The plot of That Certain Woman is compelling in a way that your usual WB programmer isn’t. Bette is Mary Donnell, who we first see going to the cemetery on a cold, rainy evening in 1933. She’s followed there by a reporter who confronts her: She’s the former Mrs. Al Haines, widowed exactly four years earlier when her gangster husband was killed in the St. Valentine’s Day Massacre. The reporter is doing a “where are they now” series on people involved in the massacre, but Mary won’t have anything to do with it. She’s got a job as a secretary now, a new life, and is as far away from the mob as she can be.
Unfortunately, the reporter knows about her new life and confronts her at her work. She’s afraid her boss Lloyd Rogers (Ian Hunter) will find out about her past, but it turns out he knew anyway. He’s smitten with Mary but, of course, Mary is smitten with someone else — a client’s son, Jack (Henry Fonda).
When Lloyd helps her out with the newspaper situation and with Jack as well, there is a moment where a positively radiant Mary runs up to Lloyd’s desk and thanks him.
It’s an expression of undiluted joy that lasts a brief instant and is gone as Mary runs out of the office to her love. The close-up on Mary’s face is tight but doesn’t linger, although the viewer is left with the image of Mary’s happiness long after she’s left the room. When a saddened Lloyd realizes that he and Mary were not meant to be, you genuinely feel his sense of loss.
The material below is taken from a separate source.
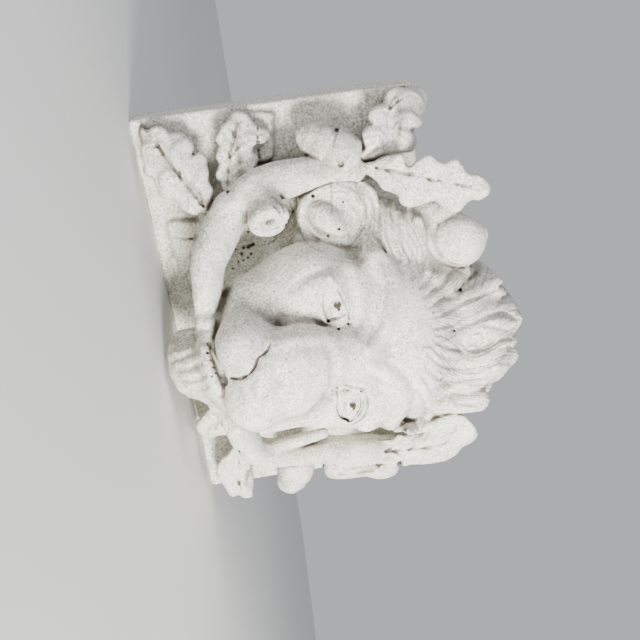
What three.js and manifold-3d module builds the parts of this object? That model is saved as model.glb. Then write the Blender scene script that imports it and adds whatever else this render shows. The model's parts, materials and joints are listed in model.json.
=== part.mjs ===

Mary and Jack elope but Jack, being your standard soaper rich boy, is coerced away from her almost immediately by his overbearing father who knows Mary’s past. In a plot point used in something like five million weepies from 1925 through 1945 inclusive, Mary is pregnant when Jack leaves and doesn’t tell him, deciding she only wants him if he comes back on his own. He doesn’t. Instead, Mary raises her son by herself with financial help from Lloyd. Meanwhile, Jack marries some society dame. He soon causes a car wreck, seriously disabling his wife Flip (Anita Louise).
A few years pass; it’s now 1937. Lloyd, still in love with Mary, visits her while he’s seriously ill. He dies at her apartment while yet another snoopy reporter is hanging around, and Lloyd’s newly-widowed wife thinks Mary’s son was fathered by Lloyd. The press has a field day with the scandal. Even though Mary won’t reveal that Jack was really the father, Jack still discovers that he had a son and comes back to Mary, promising to divorce the now-disabled Flip and marry Mary for real this time.
Except Flip visits Mary herself and confesses she can’t be a real wife to Jack because of her injuries, she probably doesn’t have long to live, and of course she can’t have kids, so she wants Mary to take Jack so he can be happy. Mary, out of guilt and self-sacrifice and all those other things that make good melodrama, instead decides to give up her son and let Jack and Flip raise him.
At this point, the movie turns inadvertently cruel: Mary apparently goes around Europe looking fabulous and distraught, just waiting for Flip to die.
One day she gets a call from Jack that Flip’s finally dead, and she and Jack practically cheer at the news. You have to laugh, because that is some screwed up shit right there. Jack is the one responsible for the fact that Flip lived for years in pain before dying decades before her time, and he’s also responsible for Mary’s predicament in being a single mother. Why anyone thought it was appropriate for him to be calling Mary with the “good news” that his wife Flip was dead is beyond me, but I admit I enjoyed the ending immensely.
Also, Ian Hunter is terrific. I am loving the hell out of Ian Hunter right now. He is so good in these programmers because he actually works at his role, he never seems bored or like he’s holding back. (I’m lookin’ at you, George Brent. ) That said, I forget Ian is even in films like “Robin Hood” or “Ziegfield Girl,” so perhaps sometimes he doesn’t make much of an impression. Or maybe it’s just me.
Bette rocks a lot of looks in this film. When we first see her she’s dowdied up, looking for all the world like she did in the early 1930s when at Universal, except in fashions that were out of date even in 1933. I thought that was a terrific touch, not only giving the movie the feel of 1933, but also showing Mary as a girl who hadn’t moved on from what happened to her in 1929.
It’s also obvious that a lot of effort was spent to give Bette significant movie star appeal. Bette herself said that the first time she honestly looked like a star was when director Edmond Goulding worked with her in That Certain Woman. It seems odd for her to say such a thing, since in previous years she had been in Petrified Forest and Of Human Bondage and even won an Oscar for Dangerous, but it’s true that WB was simply not treating her like one of their big name stars. I would argue, though, that the real change for Bette came with Marked Woman released a few months earlier, and which I believe was the first film she did after her suit against WB semi-failed.
It’s hard to see because of the poor video quality, but there is a little lovely art deco in Lloyd’s office in the beginning:
That Certain Woman is available on the WB Archives series if anyone has an extra $23.00 laying around. Silly sellers online are still charging $30.00 for their used VHS of the movie. The point is, it’s out there in legitimate copies, you don’t need to shell out for a bootleg or a nasty VHS that was a former rental copy.
This film was adapted into a "Lux Radio Theater" production on Oct. 31, 1938, with Carole Lombard and Basil Rathbone taking the Davis and Fonda roles. (CBS broadcast this some 25 hours after its notorious Mercury Players "War Of The Worlds" episode.)